─── DATA LINES ───

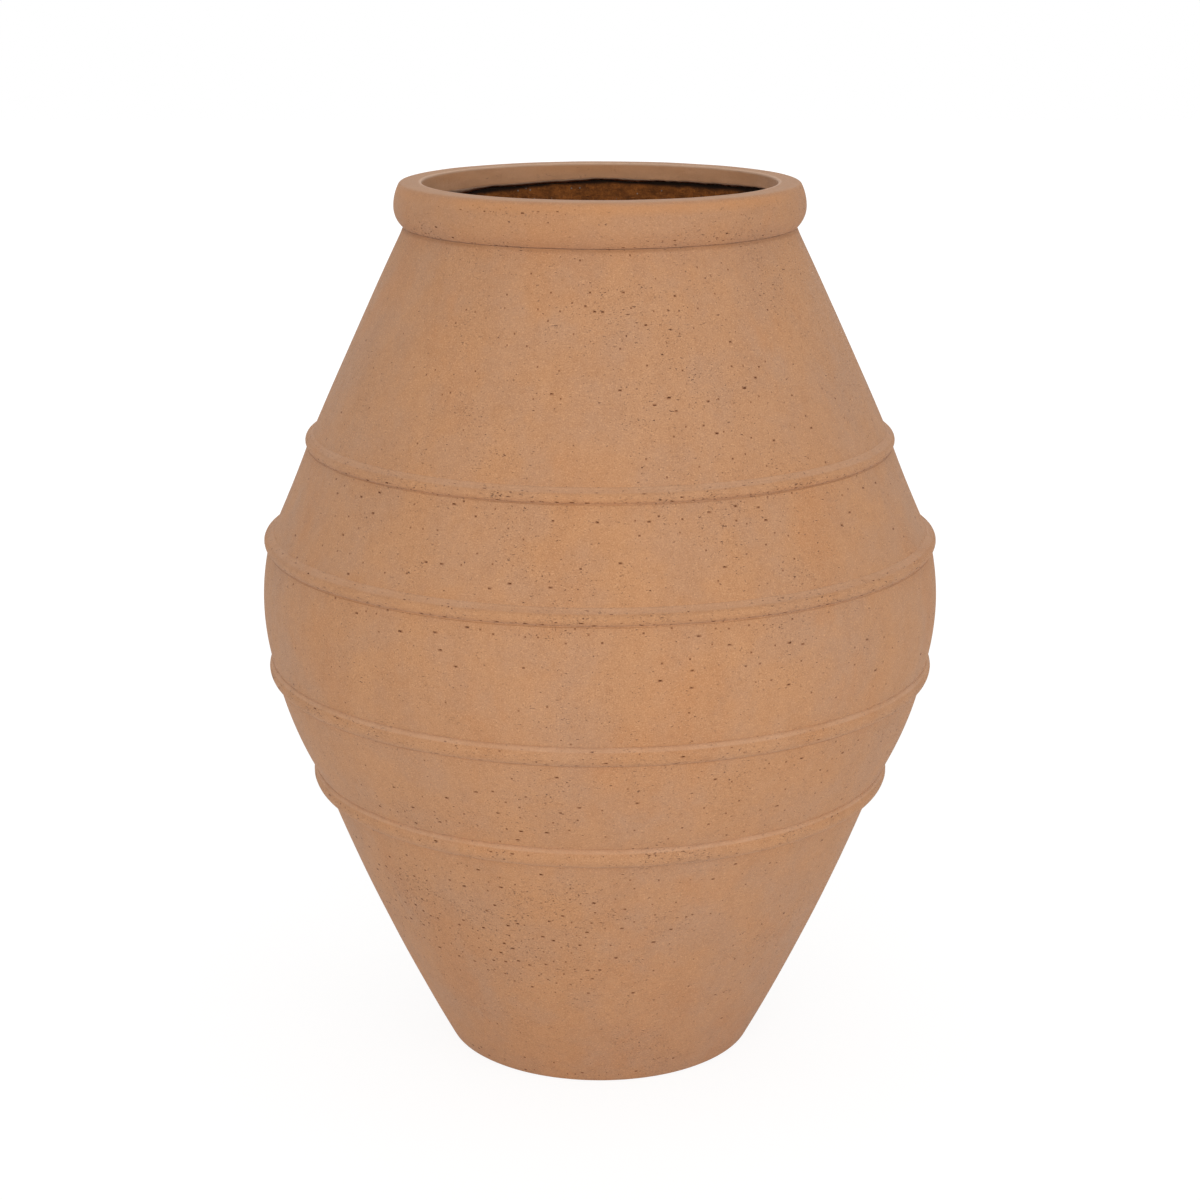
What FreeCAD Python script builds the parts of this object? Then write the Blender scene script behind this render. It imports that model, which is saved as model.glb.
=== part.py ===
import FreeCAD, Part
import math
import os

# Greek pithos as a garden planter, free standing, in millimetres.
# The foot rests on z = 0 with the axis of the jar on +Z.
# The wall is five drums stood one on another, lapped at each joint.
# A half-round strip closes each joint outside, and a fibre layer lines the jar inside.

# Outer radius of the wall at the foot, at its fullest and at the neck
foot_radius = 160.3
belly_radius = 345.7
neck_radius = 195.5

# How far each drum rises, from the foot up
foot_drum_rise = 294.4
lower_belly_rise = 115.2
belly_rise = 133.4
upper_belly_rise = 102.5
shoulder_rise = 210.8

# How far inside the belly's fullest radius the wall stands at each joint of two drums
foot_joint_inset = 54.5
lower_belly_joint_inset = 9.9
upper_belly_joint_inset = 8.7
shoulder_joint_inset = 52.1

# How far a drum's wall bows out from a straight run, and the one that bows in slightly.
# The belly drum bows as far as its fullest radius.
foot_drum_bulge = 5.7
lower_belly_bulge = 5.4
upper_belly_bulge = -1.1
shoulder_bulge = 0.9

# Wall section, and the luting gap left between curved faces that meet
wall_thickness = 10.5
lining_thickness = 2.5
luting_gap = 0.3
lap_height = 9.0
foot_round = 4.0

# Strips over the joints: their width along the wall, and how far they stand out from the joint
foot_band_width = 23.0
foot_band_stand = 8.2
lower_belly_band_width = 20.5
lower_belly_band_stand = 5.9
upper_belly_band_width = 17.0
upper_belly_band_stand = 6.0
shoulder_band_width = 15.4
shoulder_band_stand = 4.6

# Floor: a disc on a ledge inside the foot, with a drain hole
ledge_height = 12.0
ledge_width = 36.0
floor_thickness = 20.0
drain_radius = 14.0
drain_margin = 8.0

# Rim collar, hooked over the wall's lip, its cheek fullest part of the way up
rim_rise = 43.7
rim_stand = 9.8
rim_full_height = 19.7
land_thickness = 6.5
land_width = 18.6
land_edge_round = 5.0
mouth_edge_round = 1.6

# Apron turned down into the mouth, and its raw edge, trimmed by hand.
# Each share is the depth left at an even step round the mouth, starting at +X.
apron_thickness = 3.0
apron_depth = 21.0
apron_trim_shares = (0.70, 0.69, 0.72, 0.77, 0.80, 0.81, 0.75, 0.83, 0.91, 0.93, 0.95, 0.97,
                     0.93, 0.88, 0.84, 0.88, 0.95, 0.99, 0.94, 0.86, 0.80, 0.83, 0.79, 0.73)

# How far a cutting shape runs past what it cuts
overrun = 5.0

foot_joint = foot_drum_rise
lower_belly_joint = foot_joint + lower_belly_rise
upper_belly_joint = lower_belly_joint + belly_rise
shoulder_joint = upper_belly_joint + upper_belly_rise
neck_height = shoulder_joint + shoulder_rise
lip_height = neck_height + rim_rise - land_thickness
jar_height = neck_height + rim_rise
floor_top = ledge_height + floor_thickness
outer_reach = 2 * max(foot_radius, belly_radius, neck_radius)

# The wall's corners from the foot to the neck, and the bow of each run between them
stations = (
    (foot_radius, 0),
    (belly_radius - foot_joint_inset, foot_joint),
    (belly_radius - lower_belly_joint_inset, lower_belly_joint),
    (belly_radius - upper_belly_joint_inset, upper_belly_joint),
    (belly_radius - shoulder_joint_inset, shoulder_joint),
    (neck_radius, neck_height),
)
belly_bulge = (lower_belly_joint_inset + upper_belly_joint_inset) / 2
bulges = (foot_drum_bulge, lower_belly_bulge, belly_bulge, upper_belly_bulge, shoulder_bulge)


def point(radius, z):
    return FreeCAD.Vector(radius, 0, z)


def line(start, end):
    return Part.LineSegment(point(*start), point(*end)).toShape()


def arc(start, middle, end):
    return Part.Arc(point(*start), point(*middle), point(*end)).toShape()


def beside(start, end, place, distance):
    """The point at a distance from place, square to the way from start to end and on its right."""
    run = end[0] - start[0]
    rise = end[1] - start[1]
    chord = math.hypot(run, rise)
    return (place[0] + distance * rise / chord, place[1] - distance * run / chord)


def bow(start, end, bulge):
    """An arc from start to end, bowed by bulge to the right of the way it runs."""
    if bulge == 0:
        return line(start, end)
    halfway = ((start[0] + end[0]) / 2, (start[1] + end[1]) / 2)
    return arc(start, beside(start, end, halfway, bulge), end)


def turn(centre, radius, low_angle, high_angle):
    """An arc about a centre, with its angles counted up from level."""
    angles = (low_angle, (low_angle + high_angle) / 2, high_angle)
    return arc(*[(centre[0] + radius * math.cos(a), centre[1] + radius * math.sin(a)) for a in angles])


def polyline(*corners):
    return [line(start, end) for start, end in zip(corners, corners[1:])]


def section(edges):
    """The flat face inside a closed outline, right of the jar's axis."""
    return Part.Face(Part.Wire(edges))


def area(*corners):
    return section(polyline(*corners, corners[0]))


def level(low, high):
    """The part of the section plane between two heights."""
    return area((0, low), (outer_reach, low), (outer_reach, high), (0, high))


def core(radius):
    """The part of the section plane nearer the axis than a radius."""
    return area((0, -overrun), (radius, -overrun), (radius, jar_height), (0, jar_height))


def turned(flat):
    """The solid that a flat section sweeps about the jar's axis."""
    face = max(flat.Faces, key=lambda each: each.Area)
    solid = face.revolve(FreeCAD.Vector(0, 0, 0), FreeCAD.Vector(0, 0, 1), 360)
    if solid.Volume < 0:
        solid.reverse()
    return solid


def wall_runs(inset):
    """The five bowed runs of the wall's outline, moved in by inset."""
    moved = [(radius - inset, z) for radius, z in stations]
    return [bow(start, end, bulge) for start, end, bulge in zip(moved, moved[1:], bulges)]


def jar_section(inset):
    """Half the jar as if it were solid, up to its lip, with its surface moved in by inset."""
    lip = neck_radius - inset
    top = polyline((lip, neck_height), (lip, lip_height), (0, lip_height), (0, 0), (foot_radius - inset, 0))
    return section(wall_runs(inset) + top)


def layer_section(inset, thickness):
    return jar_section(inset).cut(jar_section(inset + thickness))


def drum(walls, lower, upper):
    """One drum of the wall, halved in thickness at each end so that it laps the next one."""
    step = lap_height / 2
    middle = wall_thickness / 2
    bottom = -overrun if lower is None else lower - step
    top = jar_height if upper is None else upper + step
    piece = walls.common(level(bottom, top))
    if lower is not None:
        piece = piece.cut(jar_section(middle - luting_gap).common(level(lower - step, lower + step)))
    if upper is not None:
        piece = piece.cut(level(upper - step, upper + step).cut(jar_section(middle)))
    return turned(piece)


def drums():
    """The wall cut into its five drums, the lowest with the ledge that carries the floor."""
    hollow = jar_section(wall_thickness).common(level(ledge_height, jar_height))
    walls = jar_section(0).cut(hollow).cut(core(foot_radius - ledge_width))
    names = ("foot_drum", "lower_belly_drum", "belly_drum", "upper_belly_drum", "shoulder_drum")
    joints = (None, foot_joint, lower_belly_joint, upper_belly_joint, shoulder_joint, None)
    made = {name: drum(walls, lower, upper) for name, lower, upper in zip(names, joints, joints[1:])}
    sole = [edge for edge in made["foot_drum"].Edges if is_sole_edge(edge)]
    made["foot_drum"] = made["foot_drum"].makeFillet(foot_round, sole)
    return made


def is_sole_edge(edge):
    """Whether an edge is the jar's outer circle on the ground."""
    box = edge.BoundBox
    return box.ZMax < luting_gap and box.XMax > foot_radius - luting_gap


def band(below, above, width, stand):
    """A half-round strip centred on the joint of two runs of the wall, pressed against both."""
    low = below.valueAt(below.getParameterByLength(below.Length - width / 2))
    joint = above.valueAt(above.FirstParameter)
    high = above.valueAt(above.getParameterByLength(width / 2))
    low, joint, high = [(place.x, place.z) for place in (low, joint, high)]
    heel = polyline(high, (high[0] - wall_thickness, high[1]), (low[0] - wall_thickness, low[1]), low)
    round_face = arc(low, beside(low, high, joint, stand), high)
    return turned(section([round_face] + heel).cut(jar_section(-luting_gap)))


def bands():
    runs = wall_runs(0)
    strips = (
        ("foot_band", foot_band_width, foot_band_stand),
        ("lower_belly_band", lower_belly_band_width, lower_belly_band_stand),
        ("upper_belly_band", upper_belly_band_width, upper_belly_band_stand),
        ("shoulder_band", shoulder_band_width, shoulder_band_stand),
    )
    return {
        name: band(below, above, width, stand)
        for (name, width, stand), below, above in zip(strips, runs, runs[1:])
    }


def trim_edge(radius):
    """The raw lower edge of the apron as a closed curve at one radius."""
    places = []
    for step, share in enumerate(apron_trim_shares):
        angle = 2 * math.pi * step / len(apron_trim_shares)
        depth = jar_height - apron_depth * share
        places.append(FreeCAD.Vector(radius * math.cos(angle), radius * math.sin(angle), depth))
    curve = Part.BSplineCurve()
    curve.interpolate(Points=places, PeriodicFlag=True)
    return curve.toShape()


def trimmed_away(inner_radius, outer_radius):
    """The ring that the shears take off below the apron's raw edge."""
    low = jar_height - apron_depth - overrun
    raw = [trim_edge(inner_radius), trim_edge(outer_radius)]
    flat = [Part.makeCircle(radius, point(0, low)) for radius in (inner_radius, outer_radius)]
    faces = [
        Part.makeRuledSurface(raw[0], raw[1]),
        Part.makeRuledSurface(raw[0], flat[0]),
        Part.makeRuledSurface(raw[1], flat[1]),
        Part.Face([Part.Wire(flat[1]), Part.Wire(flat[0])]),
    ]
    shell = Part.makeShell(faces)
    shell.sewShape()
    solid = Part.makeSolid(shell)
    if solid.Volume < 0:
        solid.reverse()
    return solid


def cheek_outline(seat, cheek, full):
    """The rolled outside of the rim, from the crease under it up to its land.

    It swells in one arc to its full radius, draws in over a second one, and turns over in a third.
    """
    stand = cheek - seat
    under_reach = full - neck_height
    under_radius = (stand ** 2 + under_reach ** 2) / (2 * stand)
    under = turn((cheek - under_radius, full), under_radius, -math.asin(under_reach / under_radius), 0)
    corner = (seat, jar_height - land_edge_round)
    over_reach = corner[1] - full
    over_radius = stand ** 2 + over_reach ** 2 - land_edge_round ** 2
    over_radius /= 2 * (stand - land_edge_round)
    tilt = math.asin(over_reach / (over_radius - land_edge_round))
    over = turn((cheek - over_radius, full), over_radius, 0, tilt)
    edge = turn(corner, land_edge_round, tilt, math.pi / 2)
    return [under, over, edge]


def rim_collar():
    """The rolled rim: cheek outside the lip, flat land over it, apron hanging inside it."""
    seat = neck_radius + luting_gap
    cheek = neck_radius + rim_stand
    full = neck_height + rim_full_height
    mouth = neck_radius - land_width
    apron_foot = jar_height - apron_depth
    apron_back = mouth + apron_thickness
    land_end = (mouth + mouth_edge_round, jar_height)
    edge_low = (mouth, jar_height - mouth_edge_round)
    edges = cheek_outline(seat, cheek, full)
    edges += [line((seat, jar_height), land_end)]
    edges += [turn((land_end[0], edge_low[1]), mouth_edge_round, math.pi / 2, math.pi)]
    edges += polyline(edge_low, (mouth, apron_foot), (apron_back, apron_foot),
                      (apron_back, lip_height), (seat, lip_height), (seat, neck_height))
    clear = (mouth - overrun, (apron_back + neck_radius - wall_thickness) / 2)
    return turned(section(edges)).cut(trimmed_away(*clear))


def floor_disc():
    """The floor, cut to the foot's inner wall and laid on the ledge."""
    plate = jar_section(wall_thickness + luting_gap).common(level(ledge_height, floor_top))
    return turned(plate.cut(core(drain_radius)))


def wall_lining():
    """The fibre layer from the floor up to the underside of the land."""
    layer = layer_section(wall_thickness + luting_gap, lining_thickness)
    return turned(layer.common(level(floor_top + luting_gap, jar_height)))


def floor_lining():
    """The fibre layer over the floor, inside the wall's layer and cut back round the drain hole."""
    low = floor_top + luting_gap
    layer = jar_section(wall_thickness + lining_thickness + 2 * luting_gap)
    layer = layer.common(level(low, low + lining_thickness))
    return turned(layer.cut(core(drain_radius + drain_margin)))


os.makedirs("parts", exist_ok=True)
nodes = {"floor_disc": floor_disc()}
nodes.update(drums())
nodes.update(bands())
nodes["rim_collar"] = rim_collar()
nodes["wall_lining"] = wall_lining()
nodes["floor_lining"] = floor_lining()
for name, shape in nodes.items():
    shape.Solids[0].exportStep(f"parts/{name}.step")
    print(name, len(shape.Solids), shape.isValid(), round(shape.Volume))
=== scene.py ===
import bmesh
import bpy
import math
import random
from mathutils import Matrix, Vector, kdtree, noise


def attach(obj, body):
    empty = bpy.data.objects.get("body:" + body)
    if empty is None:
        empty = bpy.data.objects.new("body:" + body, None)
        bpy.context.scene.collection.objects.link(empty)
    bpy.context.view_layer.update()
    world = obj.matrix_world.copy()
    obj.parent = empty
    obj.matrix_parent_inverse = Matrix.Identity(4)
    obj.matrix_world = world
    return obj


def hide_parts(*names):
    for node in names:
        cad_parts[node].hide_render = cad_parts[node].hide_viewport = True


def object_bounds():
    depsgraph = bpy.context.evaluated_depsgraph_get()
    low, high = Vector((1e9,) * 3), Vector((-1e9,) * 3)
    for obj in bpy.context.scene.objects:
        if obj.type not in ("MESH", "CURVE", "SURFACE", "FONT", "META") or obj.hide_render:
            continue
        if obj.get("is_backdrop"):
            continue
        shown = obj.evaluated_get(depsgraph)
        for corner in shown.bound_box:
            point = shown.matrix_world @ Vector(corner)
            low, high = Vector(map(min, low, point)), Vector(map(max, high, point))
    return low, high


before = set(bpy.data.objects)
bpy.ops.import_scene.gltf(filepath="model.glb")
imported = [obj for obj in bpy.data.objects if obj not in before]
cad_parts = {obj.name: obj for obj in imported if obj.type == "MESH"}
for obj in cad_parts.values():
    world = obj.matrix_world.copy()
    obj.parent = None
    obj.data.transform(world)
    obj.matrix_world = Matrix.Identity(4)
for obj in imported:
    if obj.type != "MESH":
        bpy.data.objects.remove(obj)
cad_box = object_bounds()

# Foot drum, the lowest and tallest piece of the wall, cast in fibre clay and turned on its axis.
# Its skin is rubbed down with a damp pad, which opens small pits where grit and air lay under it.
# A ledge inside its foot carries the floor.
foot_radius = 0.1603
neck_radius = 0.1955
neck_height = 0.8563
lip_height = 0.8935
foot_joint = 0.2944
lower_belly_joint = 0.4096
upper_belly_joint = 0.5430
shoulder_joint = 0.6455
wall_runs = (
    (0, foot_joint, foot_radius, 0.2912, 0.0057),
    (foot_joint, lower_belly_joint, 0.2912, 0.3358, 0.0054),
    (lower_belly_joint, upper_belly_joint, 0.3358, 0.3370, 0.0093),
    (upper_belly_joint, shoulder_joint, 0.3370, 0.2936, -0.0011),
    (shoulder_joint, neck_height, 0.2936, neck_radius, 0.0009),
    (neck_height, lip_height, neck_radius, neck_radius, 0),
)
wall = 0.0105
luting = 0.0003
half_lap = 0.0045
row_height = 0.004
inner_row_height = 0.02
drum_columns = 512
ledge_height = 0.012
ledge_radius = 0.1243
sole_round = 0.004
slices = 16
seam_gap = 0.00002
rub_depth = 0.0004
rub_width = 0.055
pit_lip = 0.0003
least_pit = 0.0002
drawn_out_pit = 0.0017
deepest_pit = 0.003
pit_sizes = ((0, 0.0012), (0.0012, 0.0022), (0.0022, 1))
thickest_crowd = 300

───

(TASK) Quote the lines that begin at the line containing "return low, high" and end at the line containing "cad_box = object_bounds()", keeping both of those lines.

(EXERCISE OUTPUT)
    return low, high


before = set(bpy.data.objects)
bpy.ops.import_scene.gltf(filepath="model.glb")
imported = [obj for obj in bpy.data.objects if obj not in before]
cad_parts = {obj.name: obj for obj in imported if obj.type == "MESH"}
for obj in cad_parts.values():
    world = obj.matrix_world.copy()
    obj.parent = None
    obj.data.transform(world)
    obj.matrix_world = Matrix.Identity(4)
for obj in imported:
    if obj.type != "MESH":
        bpy.data.objects.remove(obj)
cad_box = object_bounds()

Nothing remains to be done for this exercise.